Unfortunately, all the quirky choices in the world won’t give the chorus–or anyone else, for that matter–a meaningful dramatic investment in the proceedings. Instead, the six women perform like trained poodles running through a series of stunts. Depending on the direction of the wind, it seems, they dance languidly, make ambiguous hand signals, speak into microphones, move in slow motion, dart across the stage, toss their lines back and forth, twitch, or break into multipart harmony–that is, when they’re not sitting in a clump and pulling big faces like the chorus in a community-theater production of Oklahoma! None of these gimmicks illuminates the text, forwards the story, or makes a lick of sense, especially since each stunt typically appears as an isolated event. It doesn’t help that the chorus tend to speak with the berserk enthusiasm of Miss America contestants. It’s as if Akalaitis were on a mad quest to make them “interesting,” forgetting the one device that might do the trick: allowing the actors to mean what they say.
Such robust insincerity pervades these three overblown hours. All the nonchorus actors, from the tragic heroes to the functionary herdsmen, are encouraged to get really, really upset about anything and everything–and there are few characters more ridiculous in Greek tragedy than a messenger who works himself into a lather reliving the news he’s come to deliver. Of course, these plays are fueled by titanic passions: with the curse of Atreus on your head and a major war about to break out in your backyard, you’d be agitated too. But one wishes the actors had spent less time asking themselves what they’re supposed to be feeling and more time wondering what they should be doing.
This is a production in which hardly anyone ever thinks–strategizes, plans, maneuvers, manipulates–though such actions are precisely the ones Euripides exploits to move his plays forward, especially Iphigenia at Aulis. Instead we get people who wallow or holler, responding to every emotional tweak like two-legged raw nerves no matter what the moment, the scene, or the play demands. In one typical example from Iphigenia at Taurus, Iphigenia questions the stranger washed up on her shore–not knowing he’s her brother Orestes–hoping for some news of her homeland. As written, the scene is fraught with none-too-subtle suspense; will Iphigenia learn her brother’s identity in time to spare him? Euripides toys with his audience, giving Orestes half a dozen excuses for not disclosing his name.

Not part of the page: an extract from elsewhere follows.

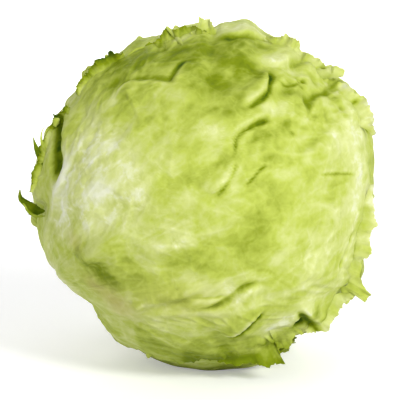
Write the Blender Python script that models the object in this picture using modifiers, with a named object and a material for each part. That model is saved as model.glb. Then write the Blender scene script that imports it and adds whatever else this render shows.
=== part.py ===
"""A head of iceberg lettuce lying on its side: a cut stem, six outer leaves wrapped round the
head one over another, and the packed heart of inner leaves. Metres, +Z up.

Every leaf is drawn flat, in a plane that is then bent round the head. A point of that plane has
a bearing and a distance from the leaf's middle, and the distance becomes an arc over the head."""

import math

import bmesh
import bpy
import numpy as np
from mathutils import Matrix, Vector
from mathutils.geometry import delaunay_2d_cdt

MM = 0.001
DEGREE = math.pi / 180
TINY = 1e-9  # keeps a division from zero

# The head
HEAD_RADIUS = 80 * MM
DEPTH_RADIUS = 80 * MM  # front to back, across the outline below
OUTLINE_RADII = [r * MM for r in (79.5, 87, 84.5, 82.5, 79.5, 81, 80.5, 78, 79, 81.5, 80, 84.5)]
REST_HEIGHT = 78.5 * MM  # from the surface it lies on to its centre
FOOT_RADIUS = 12 * MM  # of the ring of points that keeps the spot it rests on flat
FOOT_POINTS = 8
STEM_POINTS = Vector((-0.83, 0.25, -0.50)).normalized()  # from the centre to the cut stem
BASE_DIP = 3.5 * MM  # how much the head flattens round the stem
BASE_DIP_SPREAD = 24 * DEGREE
LUMP_COUNT = 60
LUMP_HEIGHT = 1.5 * MM
LUMP_SPREAD = (10 * DEGREE, 22 * DEGREE)
LUMP_SEED = 11

# The cut stem, a cone whose tip would be the head's centre
STEM_HALF_ANGLE = 10.2 * DEGREE
STEM_INNER, STEM_OUTER = 50 * MM, 74.5 * MM
STEM_ROUND = 1.5 * MM
STEM_SIDES = 28
STEM_CLEARANCE = 0.6 * DEGREE
STEM_COLOUR, STEM_ROUGHNESS = (0.72, 0.66, 0.44), 0.7

# The leaves
LEAF_THICKNESS = 1.0 * MM
LAYER_PITCH = 2.8 * MM  # one leaf lies this much deeper than the one over it
COVER_LIP = 4 * MM  # a leaf still presses on what lies this far outside its edge
COVER_FALL = 26 * MM
HEART_GAP = 0.8 * MM
OUTER_COLOUR, INNER_COLOUR = (0.50, 0.62, 0.14), (0.60, 0.66, 0.24)
LEAF_ROUGHNESS = 0.45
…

Had Akalaitis approached the scene with a bit of restraint, the way Sellars did in his chilling Merchant of Venice courtroom scene, she might have drawn the audience in. And restraint seems appropriate given Iphigenia’s role as state priestess. But instead we’re bludgeoned with bathos as the two actors devote their energies to simulated spasms of emotion, focusing almost entirely on themselves rather than what they might need from each other. They pace back and forth, drop to their knees, crawl around the floor, and clutch each other desperately. To be fair, Orestes has to be a bit of an emotional mess, pursued by the Furies and all, although in this production you might mistake him for someone with Tourette’s syndrome and a bad stutter. Iphigenia is left without an urgent need to get important information from Orestes, and therefore the suspense that might electrify the scene vanishes.

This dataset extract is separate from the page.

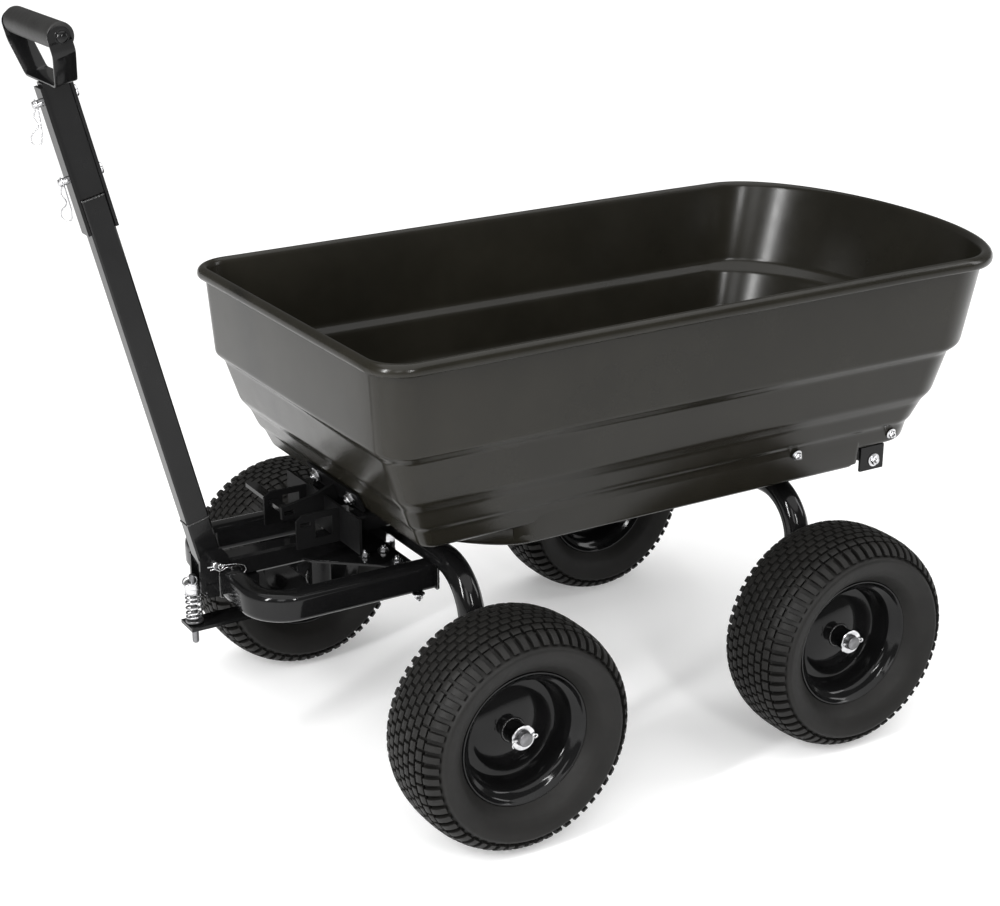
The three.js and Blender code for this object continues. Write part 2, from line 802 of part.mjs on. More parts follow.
// The stem swings on the lower pin; its upper hole is open at one side.
function stemGeometry() {
  const body = box(-HALF_DEPTH + 0.2, HALF_DEPTH - 0.2, -12, 12, TUBE_END + 4, STRAP_BASE_S - 2 - FIT);
  const foldHole = rod(v3(-30, 0, FOLD_S), v3(30, 0, FOLD_S), HITCH_PIN_R + 0.5);
  const hitchHole = rod(v3(-30, 0, HITCH_S), v3(30, 0, HITCH_S), HITCH_PIN_R + 0.5);
  const slot = box(-30, 30, 0, 30, HITCH_S - HITCH_PIN_R - 1.4, HITCH_S + HITCH_PIN_R + 0.5);
  return cut(body, foldHole, hitchHole, slot);
}

const STRAP_Y = 103;
const STRAP_BASE_Y = 66;
const STRAP_T = 4;
const GRIP_X = 4;
const GRIP_BOLT_R = 4;
const GRIP_HOLE_R = 4.6;

function gripBore() {
  return rod(v3(GRIP_X, -STRAP_Y - 17, GRIP_S), v3(GRIP_X, STRAP_Y + 17, GRIP_S), GRIP_HOLE_R, 16);
}

function strapGeometry() {
  const corners = [
    v3(0, -STRAP_Y, GRIP_S + 17),
    v3(0, -STRAP_Y, GRIP_S - 24),
    v3(0, -STRAP_BASE_Y, STRAP_BASE_S),
    v3(0, STRAP_BASE_Y, STRAP_BASE_S),
    v3(0, STRAP_Y, GRIP_S - 24),
    v3(0, STRAP_Y, GRIP_S + 17),
  ];
  const strap = sweep(rounded(corners, 9, 3), boxSection(STRAP_T, 36, 1), v3(1, 0, 0));
  return cut(strap, gripBore());
}

function gripGeometry() {
  const end = STRAP_Y - 2 - FIT;
  const bar = rod(v3(GRIP_X, -end, GRIP_S), v3(GRIP_X, end, GRIP_S), GRIP_R, 24);
  return cut(bar, gripBore());
}

function gripBoltGeometry() {
  const at = (y) => v3(GRIP_X, y, GRIP_S);
  const heads = [-1, 1].map((side) => rod(at(side * (STRAP_Y + 2 + FIT)), at(side * (STRAP_Y + 7)), 9, 16));
  return join(rod(at(-STRAP_Y - 5), at(STRAP_Y + 5), GRIP_BOLT_R, 16), ...heads);
}

// ---- assembly -----------------------------------------------------------
for (const [tag, x, side] of [
  ["fl", AXLE_FRONT_X, -1],
  ["fr", AXLE_FRONT_X, 1],
  ["rl", AXLE_REAR_X, -1],
  ["rr", AXLE_REAR_X, 1],
]) {
  addWheel(tag, x, side);
}

add("front_axle_tube", frontBeamGeometry(), "powderCoat");
add("rear_axle_tube", beamGeometry(AXLE_REAR_X), "powderCoat");

add("front_bolster", bolsterGeometry(), "powderCoat");
add("rear_axle_pad", rearPadGeometry(), "powderCoat");
add("kingpin", kingpinGeometry(), "zinc");
add("hinge_bar", hingeBarGeometry(), "powderCoat");
add("latch_bracket", latchBracketGeometry(), "powderCoat");

add("tub_shell", tubGeometry(), "poly");
add("tub_front_bracket", tubFrontBracketGeometry(), "powderCoat");

add("steer_saddle", saddleGeometry(), "powderCoat");
add("tongue_bar", tongueBarGeometry(), "powderCoat");
add("tow_yoke", yokeGeometry(), "powderCoat");
add("handle_pin", handlePinGeometry(), "zinc");
add("spring_cup", springCupGeometry(), "zinc");
add("tow_pin", towPinGeometry(), "zinc");
add("tow_pin_spring", towSpringGeometry(), "zinc");

for (const [tag, side] of [
  ["left", -1],
  ["right", 1],
]) {
  add(`rail_${tag}`, railGeometry(side), "powderCoat");
  add(`pivot_bolt_${tag}`, pivotBoltGeometry(side), "zinc");
  add(`tub_hinge_bracket_${tag}`, sideBracketGeometry(side), "powderCoat");
  add(`front_bolt_${tag}`, frontBoltGeometry(side * FRONT_BOLT_Y), "zinc");
  add(`tow_arm_${tag}`, towArmGeometry(side), "powderCoat");
}

const releaseBar = box(RELEASE_X - 9, RELEASE_X + 9, 8, 158, RELEASE_Z - 3.6, RELEASE_Z + 3.6);
add("release_bar", releaseBar, "powderCoat");

add("handle_tube", handleTubeGeometry(), "powderCoat", handle);
add("clevis_plate_front", clevisPlateGeometry(-1), "powderCoat", handle);
add("clevis_plate_rear", clevisPlateGeometry(1), "powderCoat", handle);
add("fold_pin", hitchPinGeometry(FOLD_S), "zinc", handle);
add("hitch_pin", hitchPinGeometry(HITCH_S), "zinc", handle);
add("grip_stem", stemGeometry(), "powderCoat", handle);
add("grip_strap", strapGeometry(), "powderCoat", handle);
add("grip", gripGeometry(), "gripPlastic", handle);
add("grip_bolt", gripBoltGeometry(), "zinc", handle);

export default cart;
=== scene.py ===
"""Tow-behind dump cart: materials, fine shapes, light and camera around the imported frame."""

import json
import math

import bpy
from mathutils import Matrix, Vector


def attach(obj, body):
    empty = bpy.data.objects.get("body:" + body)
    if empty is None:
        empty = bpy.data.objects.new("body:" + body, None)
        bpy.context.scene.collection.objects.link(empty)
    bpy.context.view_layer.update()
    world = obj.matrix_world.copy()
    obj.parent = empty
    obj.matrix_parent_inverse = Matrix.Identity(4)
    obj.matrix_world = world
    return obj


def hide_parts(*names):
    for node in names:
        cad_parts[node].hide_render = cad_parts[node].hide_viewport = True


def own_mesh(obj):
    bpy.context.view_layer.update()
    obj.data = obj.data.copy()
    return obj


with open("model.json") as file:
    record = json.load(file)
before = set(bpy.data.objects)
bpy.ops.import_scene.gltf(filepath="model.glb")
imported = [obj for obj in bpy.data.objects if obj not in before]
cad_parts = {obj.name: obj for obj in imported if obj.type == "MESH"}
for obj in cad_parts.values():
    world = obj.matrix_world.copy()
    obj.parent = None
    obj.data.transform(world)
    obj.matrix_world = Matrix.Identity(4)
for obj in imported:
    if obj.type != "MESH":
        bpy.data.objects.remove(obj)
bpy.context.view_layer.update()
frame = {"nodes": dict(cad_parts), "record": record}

MM = 0.001
X_SHIFT = 49.04 * MM


# ---- mesh helpers ---------------------------------------------------------
def piece(name, verts, faces, material, body, slot, replaces=(), sharp=35):
    """A smooth-shaded mesh that rides on a CAD body and takes the material it is given."""
    mesh = bpy.data.meshes.new(name)
    mesh.from_pydata([tuple(v) for v in verts], [], faces)
    mesh.validate()
    mesh.shade_smooth()
    mesh.set_sharp_from_angle(angle=math.radians(sharp))
    return place(name, mesh, material, body, replaces)


def build_mesh(name, part, sharp=35):
    """Smooth-shaded mesh that keeps edges sharper than an angle in degrees."""
    mesh = bpy.data.meshes.new(name)
    mesh.from_pydata([tuple(v) for v in part[0]], [], part[1])
    mesh.shade_smooth()
    mesh.set_sharp_from_angle(angle=math.radians(sharp))
    return mesh


def place(name, mesh, material, body, replaces=(), matrix=None):
    """Put a mesh in the scene, parent it to the body it rides on and hide the CAD nodes it stands for."""
    obj = bpy.data.objects.new(name, mesh)
    bpy.context.scene.collection.objects.link(obj)
    if matrix is not None:
        obj.matrix_world = matrix
    if not mesh.materials:
        mesh.materials.append(material)
    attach(obj, body)
    if replaces:
        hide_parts(*replaces)
    return obj


def ring_faces(rows, count, loop=False):
    faces = []
    last = rows if loop else rows - 1
    for i in range(last):
        a = i * count
        b = ((i + 1) % rows) * count
        for j in range(count):
            k = (j + 1) % count
            faces.append((a + j, a + k, b + k, b + j))
    return faces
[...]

Of course it’s difficult, if not impossible, for actors to know what they’re after when they’re left to run around the stage without direction or purpose. In this production, chances are good that an actor with an angry line will storm a few feet across the stage while delivering it and then stop–as if he would rather be angry over here. When Menelaus makes his first big speech, berating his brother Agamemnon for his political opportunism in happily agreeing to sacrifice his daughter, he runs up and down the stairway a half dozen times, apparently torn between trying to alter his brother’s murderous course and getting in a quick aerobic workout. And when Iphigenia pleads for her life before Agamemnon, she gets down on her knees, implores him for a minute or two, stops, leads him center stage, gets back on her knees, and continues.
Such highly artificial blocking can be used to great advantage. In fact, it’s one of Chicago auteur Mary Zimmerman’s trademarks; she has a genius for creating powerful moments through blatantly unrealistic gestures. But Zimmerman’s productions are consistent in their self-conscious presentational choices, and she adheres to the rules she sets up for herself. By contrast, this scene reveals a director who doesn’t understand her own language, the conventional language of psychological realism. When Iphigenia appears at the beginning of this scene she’s an emotional wreck, her expression of horror dissolving into barking sobs. She collapses to her knees twice before she even begins pleading with Agamemnon. Clearly we’re meant to believe in the emotional reality of her plight. But if the truth of the scene–like the truth of almost every scene–depends upon the full emotional commitment of the actor, why have Iphigenia take a break and cross to the center of the stage? Is she in need of better lighting? Does she think she’ll finally convince her father to spare her if she moves him ten feet to his right?
This blunder points up the fundamental problem with this production: its utter lack of internal logic. Akalaitis, like so many “hot” American directors committed to big stage pictures and high-energy performances (Rent’s Michael Greif springs to mind), tends to make choices that embellish the moment but rarely evolve into a coherent theatrical language. Whether you found Sellars’s Merchant of Venice compelling or infuriating, you had to respect the thoroughness and consistency of his choices. His boundaries were clear and rigid. That thoroughness creates a unified artistic sensibility, a lucid stage world, giving the actors a place to stake their faith and a base for their choices. Without it, the evening is up for grabs.